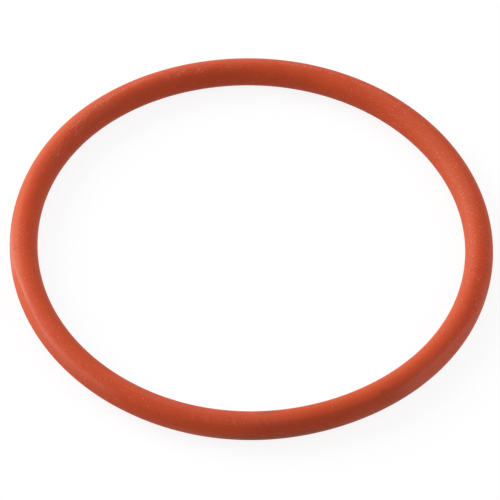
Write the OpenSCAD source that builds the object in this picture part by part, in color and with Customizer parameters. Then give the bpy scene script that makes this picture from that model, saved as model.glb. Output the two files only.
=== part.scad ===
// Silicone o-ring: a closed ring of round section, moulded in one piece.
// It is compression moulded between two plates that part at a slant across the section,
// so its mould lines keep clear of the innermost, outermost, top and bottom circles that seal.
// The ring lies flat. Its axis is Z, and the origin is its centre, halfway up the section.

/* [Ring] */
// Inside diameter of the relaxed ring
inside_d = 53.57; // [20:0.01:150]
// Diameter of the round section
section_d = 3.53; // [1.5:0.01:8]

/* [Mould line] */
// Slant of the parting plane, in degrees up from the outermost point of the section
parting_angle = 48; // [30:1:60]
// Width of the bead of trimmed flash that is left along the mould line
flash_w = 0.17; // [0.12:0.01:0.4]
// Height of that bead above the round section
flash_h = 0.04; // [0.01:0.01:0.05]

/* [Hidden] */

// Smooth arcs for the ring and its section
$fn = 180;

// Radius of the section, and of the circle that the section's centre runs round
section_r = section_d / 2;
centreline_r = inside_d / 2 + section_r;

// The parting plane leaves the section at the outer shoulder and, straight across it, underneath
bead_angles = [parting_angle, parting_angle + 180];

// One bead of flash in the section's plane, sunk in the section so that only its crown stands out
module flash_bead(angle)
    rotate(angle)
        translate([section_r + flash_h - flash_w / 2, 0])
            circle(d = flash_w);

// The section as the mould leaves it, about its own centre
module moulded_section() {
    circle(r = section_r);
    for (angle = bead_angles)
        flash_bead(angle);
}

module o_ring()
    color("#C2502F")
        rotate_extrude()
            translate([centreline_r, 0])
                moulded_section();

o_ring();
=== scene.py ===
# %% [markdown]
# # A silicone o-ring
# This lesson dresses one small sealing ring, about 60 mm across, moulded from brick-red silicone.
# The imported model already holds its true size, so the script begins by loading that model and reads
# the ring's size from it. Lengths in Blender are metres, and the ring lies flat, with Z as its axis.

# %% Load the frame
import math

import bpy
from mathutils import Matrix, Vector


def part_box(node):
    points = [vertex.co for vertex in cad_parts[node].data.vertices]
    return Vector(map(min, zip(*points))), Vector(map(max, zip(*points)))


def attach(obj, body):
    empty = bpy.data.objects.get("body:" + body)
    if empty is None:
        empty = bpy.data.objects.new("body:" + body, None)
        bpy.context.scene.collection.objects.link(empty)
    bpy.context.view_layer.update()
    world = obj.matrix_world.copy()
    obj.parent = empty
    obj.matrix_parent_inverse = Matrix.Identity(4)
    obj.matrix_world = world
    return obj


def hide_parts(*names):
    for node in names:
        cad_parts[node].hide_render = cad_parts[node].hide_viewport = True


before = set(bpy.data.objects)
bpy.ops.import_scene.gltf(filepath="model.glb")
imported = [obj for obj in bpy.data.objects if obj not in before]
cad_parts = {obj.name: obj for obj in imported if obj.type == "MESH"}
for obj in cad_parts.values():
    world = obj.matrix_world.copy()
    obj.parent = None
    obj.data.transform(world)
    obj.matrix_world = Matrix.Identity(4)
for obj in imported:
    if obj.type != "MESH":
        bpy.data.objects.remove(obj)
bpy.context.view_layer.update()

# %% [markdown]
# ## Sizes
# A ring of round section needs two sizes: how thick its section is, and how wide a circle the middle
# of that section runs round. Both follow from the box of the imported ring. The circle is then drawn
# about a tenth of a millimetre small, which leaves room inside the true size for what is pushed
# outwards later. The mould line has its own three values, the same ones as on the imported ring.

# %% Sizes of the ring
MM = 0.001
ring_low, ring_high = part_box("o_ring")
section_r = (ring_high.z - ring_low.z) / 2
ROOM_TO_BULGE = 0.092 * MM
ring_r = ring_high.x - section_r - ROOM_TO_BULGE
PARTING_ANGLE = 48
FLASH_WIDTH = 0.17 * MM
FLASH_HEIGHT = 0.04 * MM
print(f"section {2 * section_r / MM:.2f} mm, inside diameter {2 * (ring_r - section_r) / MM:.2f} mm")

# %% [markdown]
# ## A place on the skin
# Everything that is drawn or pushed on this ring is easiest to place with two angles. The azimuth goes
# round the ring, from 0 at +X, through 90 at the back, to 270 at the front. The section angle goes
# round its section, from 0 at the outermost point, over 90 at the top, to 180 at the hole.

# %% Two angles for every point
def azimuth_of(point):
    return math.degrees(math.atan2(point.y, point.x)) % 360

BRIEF
Look above for the line containing "crown stands out". Output from there through the line containing "from mathutils import Matrix, Vector", exactly and inclusively.

OUTPUT OF THE EXERCISE
// One bead of flash in the section's plane, sunk in the section so that only its crown stands out
module flash_bead(angle)
    rotate(angle)
        translate([section_r + flash_h - flash_w / 2, 0])
            circle(d = flash_w);

// The section as the mould leaves it, about its own centre
module moulded_section() {
    circle(r = section_r);
    for (angle = bead_angles)
        flash_bead(angle);
}

module o_ring()
    color("#C2502F")
        rotate_extrude()
            translate([centreline_r, 0])
                moulded_section();

o_ring();
=== scene.py ===
# %% [markdown]
# # A silicone o-ring
# This lesson dresses one small sealing ring, about 60 mm across, moulded from brick-red silicone.
# The imported model already holds its true size, so the script begins by loading that model and reads
# the ring's size from it. Lengths in Blender are metres, and the ring lies flat, with Z as its axis.

# %% Load the frame
import math

import bpy
from mathutils import Matrix, Vector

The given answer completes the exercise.